Viola Davis: I have had to rely on supernatural mentors; people who knew the road, who had gone before me, and saw the possibilities in me before I could see them in myself. People like my mother, Mary Alice Davis, my sister, Diane, and the extraordinary actress, Miss Cicely Tyson, [who recently passed away]. 

My sister asked me the most powerful question when I was five or six years old – “What do you want to be?” Because I never knew that I could create the answer, they all helped me to ask, “What do you want your life to look like?”

M&C: On a more personal note, what is the best way to get to know you?

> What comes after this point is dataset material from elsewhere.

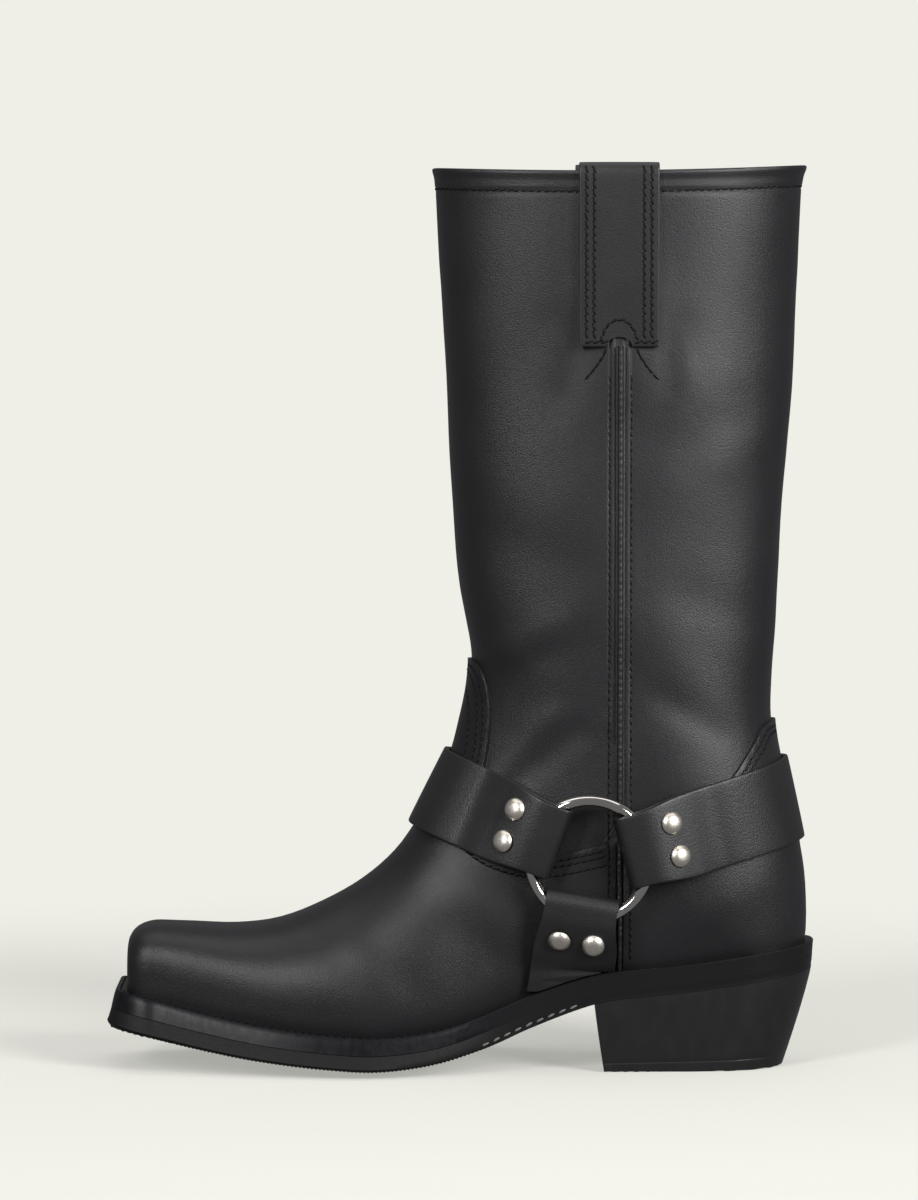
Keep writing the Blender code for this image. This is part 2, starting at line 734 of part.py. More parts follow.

Viola Davis: If you want to know me don’t ask me what I eat or how I comb in my hair. Instead, ask me what I live for. I will tell you that I live for honoring my worth. Every day I have to balance my life with what I have in my hands to give, to create, and also to fight all of the things that were injected into me as a child in terms of challenging my worth and my value.

At some point, I know there will be a beautiful time period where they all mesh together, and when I fully understand that I absolutely am worthy.  I’m a woman trying to live a life bigger than herself and trying to go through this radical transformation from growing up defined by an environment where I was told I wasn’t pretty and I wasn’t good enough.  I am calling on women to come face-to-face with themselves and ask one question: ‘What do you want your life to look like?’

 M&C: What do you see as our collective future?

Viola Davis: We have to harness the past and honor the women (like Ma Rainey) who dug their feet in the ground and had both the courage and the guts and endured the pain. And because of them the generation after them lived better for it, and they passed the baton.

The film Ma Rainey’s Black Bottom is currently streaming on Netflix.